__Required work__. Identify and pull out each line of the entries in which "parts" occurs.

[Entries from a dataset]
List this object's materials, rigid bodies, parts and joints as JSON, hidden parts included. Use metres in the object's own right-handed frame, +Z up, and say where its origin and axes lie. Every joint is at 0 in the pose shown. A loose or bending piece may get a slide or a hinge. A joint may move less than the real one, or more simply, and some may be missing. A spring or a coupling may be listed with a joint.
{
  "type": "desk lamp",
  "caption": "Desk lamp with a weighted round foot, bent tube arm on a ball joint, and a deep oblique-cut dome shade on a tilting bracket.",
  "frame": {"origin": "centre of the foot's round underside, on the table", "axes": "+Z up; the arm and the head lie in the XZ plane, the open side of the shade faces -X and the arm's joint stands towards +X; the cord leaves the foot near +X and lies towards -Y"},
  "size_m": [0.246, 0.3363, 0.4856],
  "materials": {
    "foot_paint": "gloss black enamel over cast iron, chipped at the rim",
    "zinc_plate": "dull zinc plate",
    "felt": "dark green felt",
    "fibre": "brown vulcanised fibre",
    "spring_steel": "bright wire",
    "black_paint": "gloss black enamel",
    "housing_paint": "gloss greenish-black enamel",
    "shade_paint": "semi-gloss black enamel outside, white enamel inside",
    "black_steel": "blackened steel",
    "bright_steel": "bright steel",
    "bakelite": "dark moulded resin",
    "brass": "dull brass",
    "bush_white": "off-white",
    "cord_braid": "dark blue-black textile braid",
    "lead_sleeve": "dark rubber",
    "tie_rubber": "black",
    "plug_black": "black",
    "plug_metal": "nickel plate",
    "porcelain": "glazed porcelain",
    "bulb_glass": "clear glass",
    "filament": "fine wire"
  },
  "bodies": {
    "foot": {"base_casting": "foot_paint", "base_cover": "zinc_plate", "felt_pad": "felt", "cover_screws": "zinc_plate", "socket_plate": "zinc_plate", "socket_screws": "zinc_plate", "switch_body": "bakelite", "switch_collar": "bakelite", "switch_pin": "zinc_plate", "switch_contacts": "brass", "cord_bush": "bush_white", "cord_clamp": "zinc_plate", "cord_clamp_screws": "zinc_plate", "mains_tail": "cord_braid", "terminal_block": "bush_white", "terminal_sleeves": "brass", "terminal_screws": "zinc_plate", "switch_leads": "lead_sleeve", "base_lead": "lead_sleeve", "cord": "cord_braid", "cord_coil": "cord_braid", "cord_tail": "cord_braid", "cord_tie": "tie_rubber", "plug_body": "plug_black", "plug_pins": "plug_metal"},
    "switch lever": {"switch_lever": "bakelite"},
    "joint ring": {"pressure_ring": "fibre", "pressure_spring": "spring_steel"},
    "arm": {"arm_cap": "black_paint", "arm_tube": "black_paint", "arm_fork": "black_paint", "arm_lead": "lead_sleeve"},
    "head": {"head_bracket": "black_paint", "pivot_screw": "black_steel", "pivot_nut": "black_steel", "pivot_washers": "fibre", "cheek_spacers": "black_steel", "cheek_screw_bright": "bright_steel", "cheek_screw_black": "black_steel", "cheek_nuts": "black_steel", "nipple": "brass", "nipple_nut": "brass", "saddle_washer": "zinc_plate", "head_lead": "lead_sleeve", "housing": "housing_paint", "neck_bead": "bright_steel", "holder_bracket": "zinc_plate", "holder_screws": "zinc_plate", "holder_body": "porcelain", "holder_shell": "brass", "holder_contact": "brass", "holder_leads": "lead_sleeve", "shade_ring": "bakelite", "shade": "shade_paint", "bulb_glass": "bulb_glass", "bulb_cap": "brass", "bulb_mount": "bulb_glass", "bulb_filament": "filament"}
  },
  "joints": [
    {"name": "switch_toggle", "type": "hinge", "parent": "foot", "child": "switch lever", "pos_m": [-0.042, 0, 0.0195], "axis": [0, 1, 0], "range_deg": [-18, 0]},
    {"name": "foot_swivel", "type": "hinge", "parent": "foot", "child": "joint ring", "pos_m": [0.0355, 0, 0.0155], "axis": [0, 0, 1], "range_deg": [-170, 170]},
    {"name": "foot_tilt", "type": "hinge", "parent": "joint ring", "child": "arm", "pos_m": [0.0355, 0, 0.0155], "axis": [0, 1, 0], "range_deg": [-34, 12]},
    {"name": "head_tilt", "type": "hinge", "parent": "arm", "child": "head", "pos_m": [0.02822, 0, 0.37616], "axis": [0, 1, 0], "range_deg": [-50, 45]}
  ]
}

--

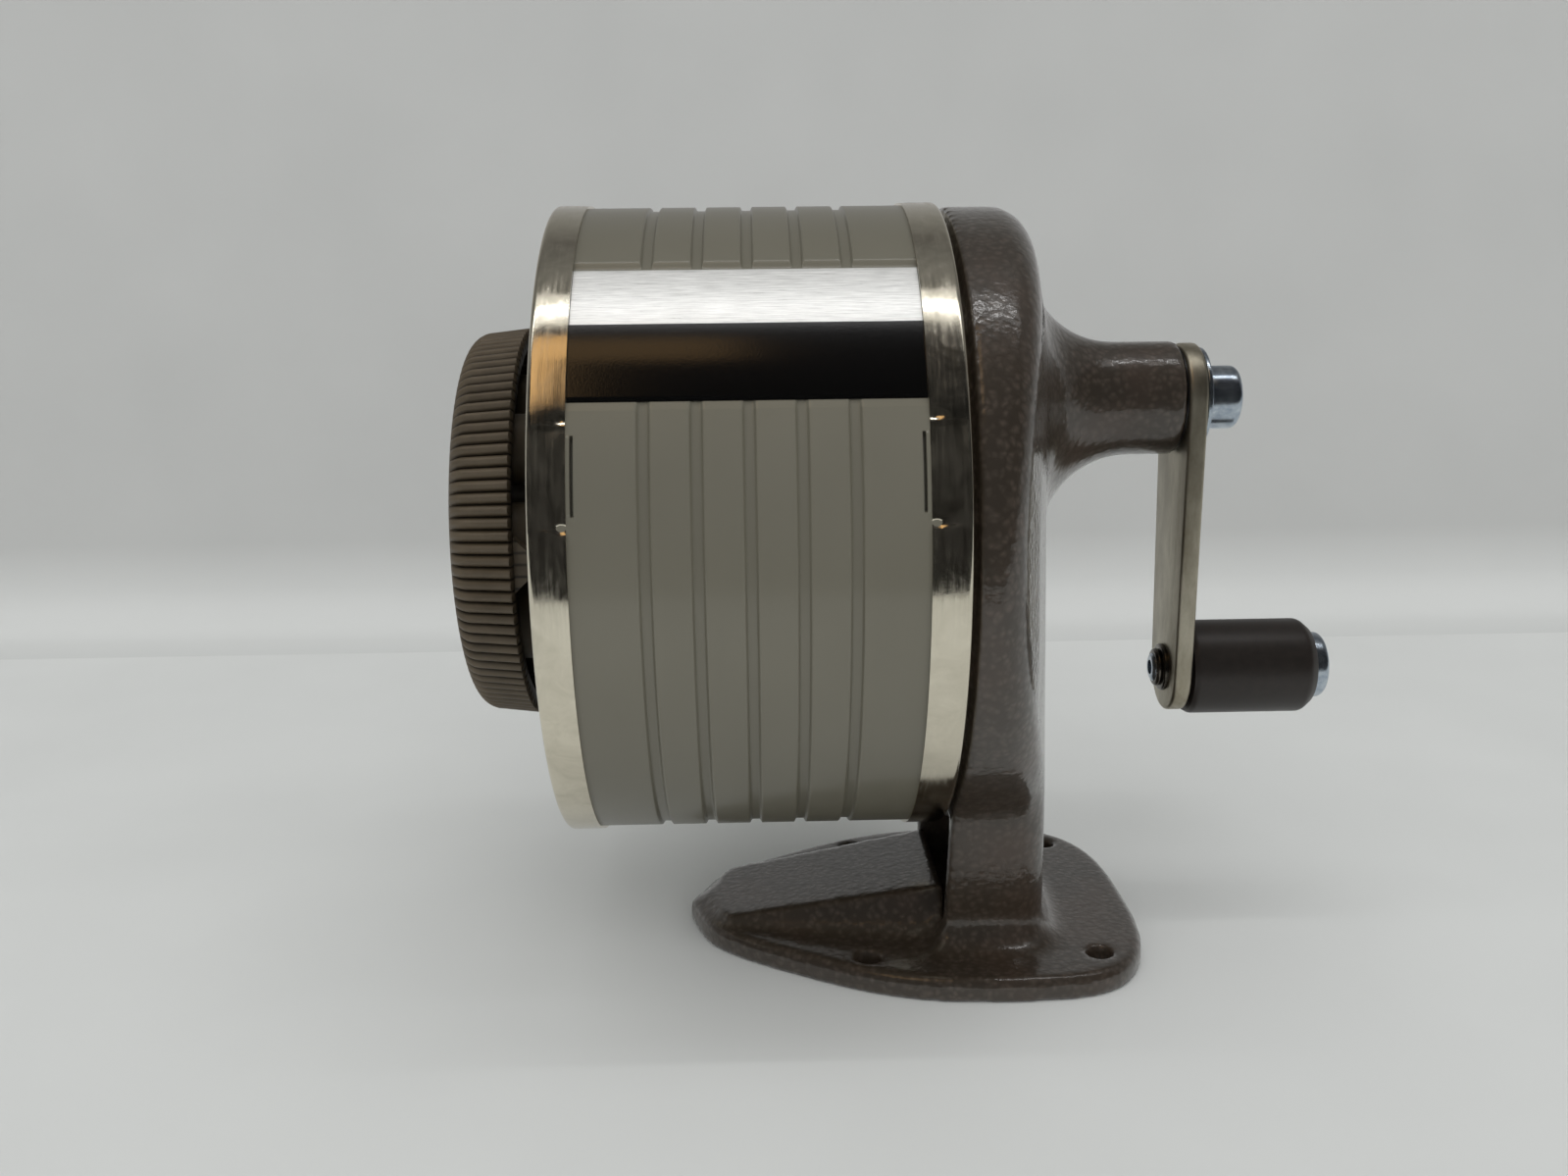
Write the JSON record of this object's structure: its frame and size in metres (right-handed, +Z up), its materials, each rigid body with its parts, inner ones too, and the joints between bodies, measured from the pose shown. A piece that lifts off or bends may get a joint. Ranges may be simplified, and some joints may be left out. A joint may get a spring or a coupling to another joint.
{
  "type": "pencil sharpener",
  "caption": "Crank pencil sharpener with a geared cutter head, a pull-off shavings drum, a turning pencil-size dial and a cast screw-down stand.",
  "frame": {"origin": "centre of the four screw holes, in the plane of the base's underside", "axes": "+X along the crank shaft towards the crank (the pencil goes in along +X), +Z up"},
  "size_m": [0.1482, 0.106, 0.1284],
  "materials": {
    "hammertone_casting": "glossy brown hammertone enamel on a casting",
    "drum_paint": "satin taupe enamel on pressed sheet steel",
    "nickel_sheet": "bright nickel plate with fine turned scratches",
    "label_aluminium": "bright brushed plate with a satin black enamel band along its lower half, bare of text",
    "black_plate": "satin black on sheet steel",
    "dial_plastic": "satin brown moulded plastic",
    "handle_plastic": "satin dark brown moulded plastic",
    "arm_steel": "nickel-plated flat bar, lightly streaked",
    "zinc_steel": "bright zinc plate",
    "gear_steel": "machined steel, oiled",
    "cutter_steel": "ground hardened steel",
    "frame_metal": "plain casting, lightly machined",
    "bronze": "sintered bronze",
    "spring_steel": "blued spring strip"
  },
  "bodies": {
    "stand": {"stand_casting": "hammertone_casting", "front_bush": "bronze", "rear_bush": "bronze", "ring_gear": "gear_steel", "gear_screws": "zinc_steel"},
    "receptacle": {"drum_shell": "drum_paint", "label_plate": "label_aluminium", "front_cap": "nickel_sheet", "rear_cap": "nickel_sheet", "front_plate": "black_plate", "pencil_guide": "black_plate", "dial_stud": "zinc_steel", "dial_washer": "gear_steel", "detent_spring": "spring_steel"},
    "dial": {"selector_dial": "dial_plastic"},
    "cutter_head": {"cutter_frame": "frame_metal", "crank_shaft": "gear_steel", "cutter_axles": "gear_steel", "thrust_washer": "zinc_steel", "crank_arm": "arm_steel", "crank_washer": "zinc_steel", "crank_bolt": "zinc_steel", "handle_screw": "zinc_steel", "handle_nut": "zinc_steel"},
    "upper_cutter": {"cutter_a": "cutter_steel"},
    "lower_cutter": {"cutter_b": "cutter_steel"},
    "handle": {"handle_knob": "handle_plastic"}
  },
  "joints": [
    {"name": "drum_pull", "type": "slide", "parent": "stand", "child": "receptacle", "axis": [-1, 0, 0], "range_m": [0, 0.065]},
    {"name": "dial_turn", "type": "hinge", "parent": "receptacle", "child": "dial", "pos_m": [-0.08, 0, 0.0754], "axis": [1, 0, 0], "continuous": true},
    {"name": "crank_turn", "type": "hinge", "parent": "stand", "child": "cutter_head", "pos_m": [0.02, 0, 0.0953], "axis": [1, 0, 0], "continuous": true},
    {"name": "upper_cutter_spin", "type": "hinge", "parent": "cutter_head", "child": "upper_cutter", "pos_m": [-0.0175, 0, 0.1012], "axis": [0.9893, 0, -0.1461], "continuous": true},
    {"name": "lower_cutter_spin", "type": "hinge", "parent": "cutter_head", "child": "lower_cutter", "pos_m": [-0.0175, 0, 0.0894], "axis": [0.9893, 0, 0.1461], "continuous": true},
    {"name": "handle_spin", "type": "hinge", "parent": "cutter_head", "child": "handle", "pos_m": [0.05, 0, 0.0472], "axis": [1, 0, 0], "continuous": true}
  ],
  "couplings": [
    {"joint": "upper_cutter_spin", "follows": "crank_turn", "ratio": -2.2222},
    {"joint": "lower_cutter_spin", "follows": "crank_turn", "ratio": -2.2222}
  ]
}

__Full answer__.
List this object's materials, rigid bodies, parts and joints as JSON, hidden parts included. Use metres in the object's own right-handed frame, +Z up, and say where its origin and axes lie. Every joint is at 0 in the pose shown. A loose or bending piece may get a slide or a hinge. A joint may move less than the real one, or more simply, and some may be missing. A spring or a coupling may be listed with a joint.
Write the JSON record of this object's structure: its frame and size in metres (right-handed, +Z up), its materials, each rigid body with its parts, inner ones too, and the joints between bodies, measured from the pose shown. A piece that lifts off or bends may get a joint. Ranges may be simplified, and some joints may be left out. A joint may get a spring or a coupling to another joint.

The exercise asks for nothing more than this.